Colorectal cancer is the third-most-common cancer globally and is associated with a five-year overall survival of 65.1%. Current treatment for metastatic colorectal cancer is dominated by chemotherapy regimens in combination with angiogenesis inhibitors and EGFR inhibitors. Several areas of high unmet need—notably, RAS-mutant patient populations—offer significant commercial opportunity for innovative agents. Although sales of immune checkpoint inhibitors and emerging BRAF/MEK inhibitor combinations will increase over the 2017-2027 forecast period, generic and biosimilar competition will also have a major impact on therapy sales. This report provides insight on how treatment options for colorectal cancer are likely to change over the 2017-2027 forecast period. It also analyzes the current and future earnings potential of drugs already in the market and those expected to be approved for colorectal cancer.

Questions answered:

We forecast that sales of colorectal cancer therapies will decline over the 2017-2027 study period. What will be the major constraints on therapy sales? What are the key drivers of growth over this period? What are the drug development activities of note? What challenges and opportunities remain?

Two BRAF/MEK inhibitors combinations—Mektovi/Braftovi/Erbitux and Zelboraf/Erbitux/irinotecan—have shown promising efficacy in BRAF-mutant colorectal cancer patients. What is thought-leader opinion of these agents and of this drug class? For which patient populations will these agents be positioned? Will these agents receive approval in the markets under study? How will use of these agents affect prescribing of other agents for colorectal cancer?

In 2017, the FDA approved Keytruda (Merck) and Opdivo (Bristol-Myers Squibb) for second- and later-line treatment of MSI-H/dMMR colorectal cancer that is refractory to a fluoropyrimidine, irinotecan, and oxaliplatin. In 2018, Opdivo plus low-dose Yervoy received FDA approval in the same setting. How do key opinion leaders perceive these therapies? Will these therapies receive label expansions across the G7? Which other immune checkpoint inhibitors are being developed and in which patient populations?

Retrospective analyses of clinical trials with Avastin and EGFR inhibitors have shown that the side on which the tumor is located could be a prognostic factor for response to these agents. How do key opinion leaders view these data?

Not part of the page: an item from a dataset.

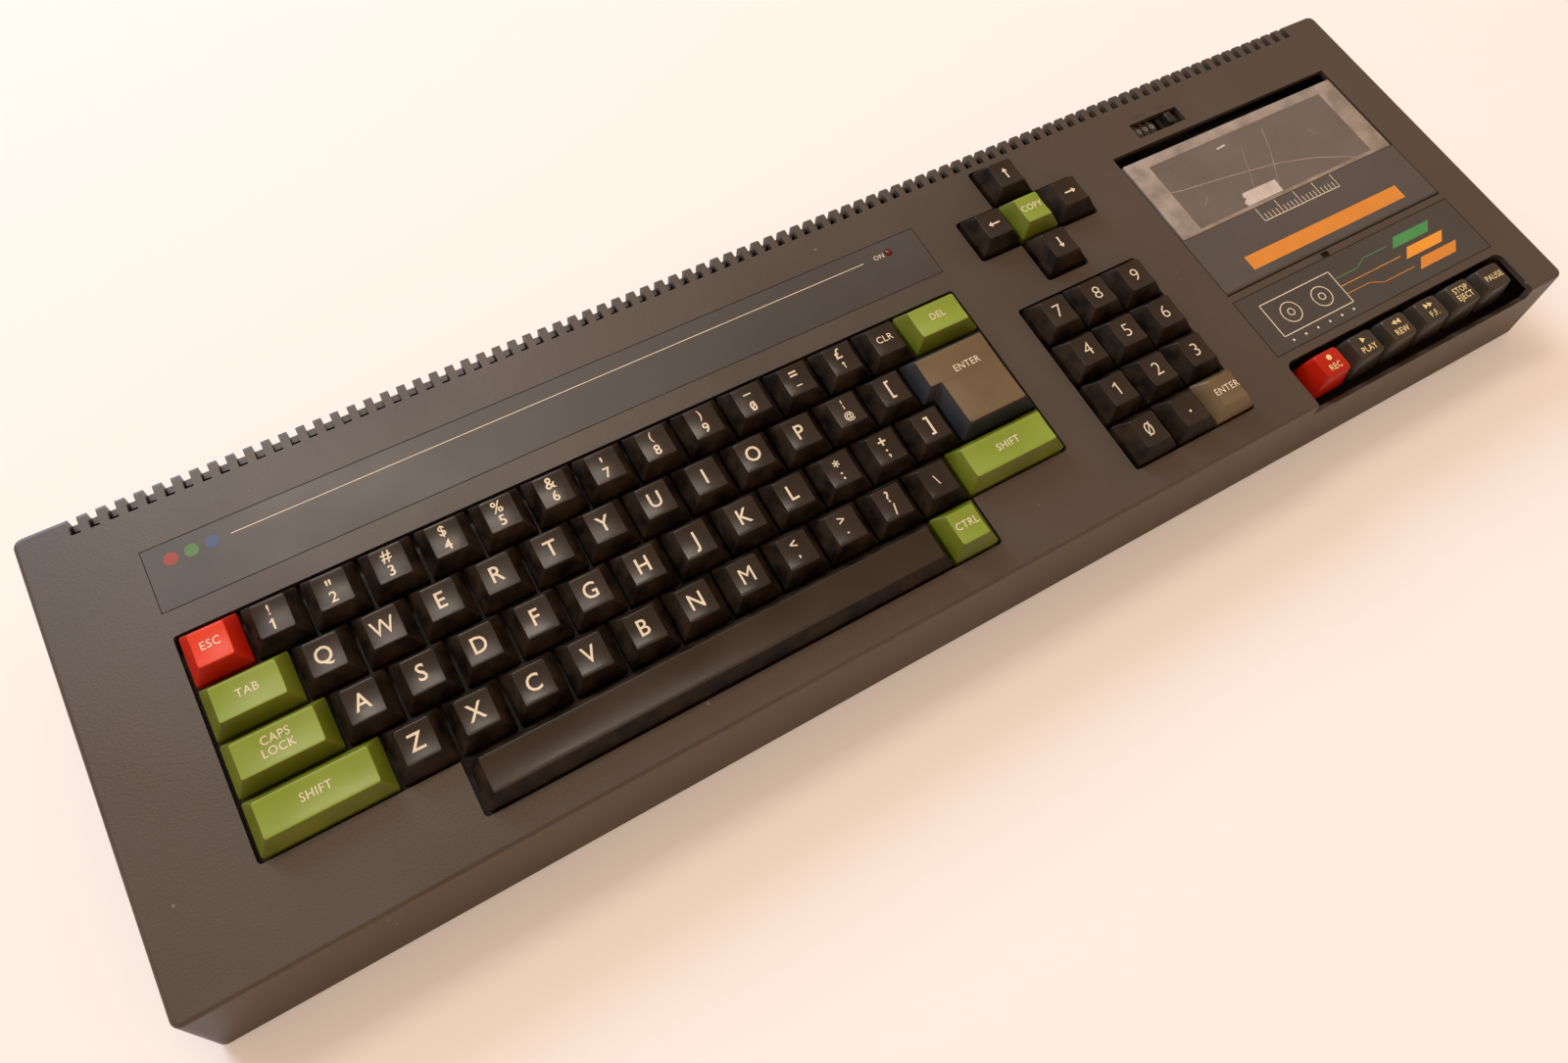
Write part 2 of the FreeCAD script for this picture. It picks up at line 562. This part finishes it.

Will “sidedness” have an impact on the treatment of metastatic colorectal cancer over the forecast period?

Scope:

Markets covered: United States, France, Germany, Italy, Spain, United Kingdom, and Japan.

Primary research: 20 country-specific interviews with thought leaders.

Epidemiology: Diagnosed incident cases of stage I, II, III , and IV colorectal cancer.

Population segments in market forecast:Stage II colon cancer;stage II rectal cancer;stage III colon cancer;stage III rectal cancer;stage IV colorectal cancer wild-type BRAF and RAS,first-line (left-sided);stage IV colorectal cancer wild-type BRAF and RAS, first-line (right-sided);stage IV colorectal cancer mutant RAS, first-line;stage IV colorectal cancer mutant BRAF, first-line;stage IV colorectal cancer wild-type BRAF and RAS,second-line (left-sided); stage IV colorectal cancer wild-type BRAF and RAS,second-line (right-sided); stage IVcolorectal cancer mutant RAS, second-line; stage IV colorectal cancer mutant BRAF, second-line; stage IV colorectal cancer wild-type BRAF and RAS, third-line (left-sided); stage IV colorectal cancer wild-type BRAF and RAS, third-line (right-sided); stage IVcolorectal cancer mutant RAS, third-line; stage IV colorectal cancer mutant BRAF.

Emerging therapies: Phase III: 12 drugs; Phase II: 26 drugs; Phase I: 14 drugs.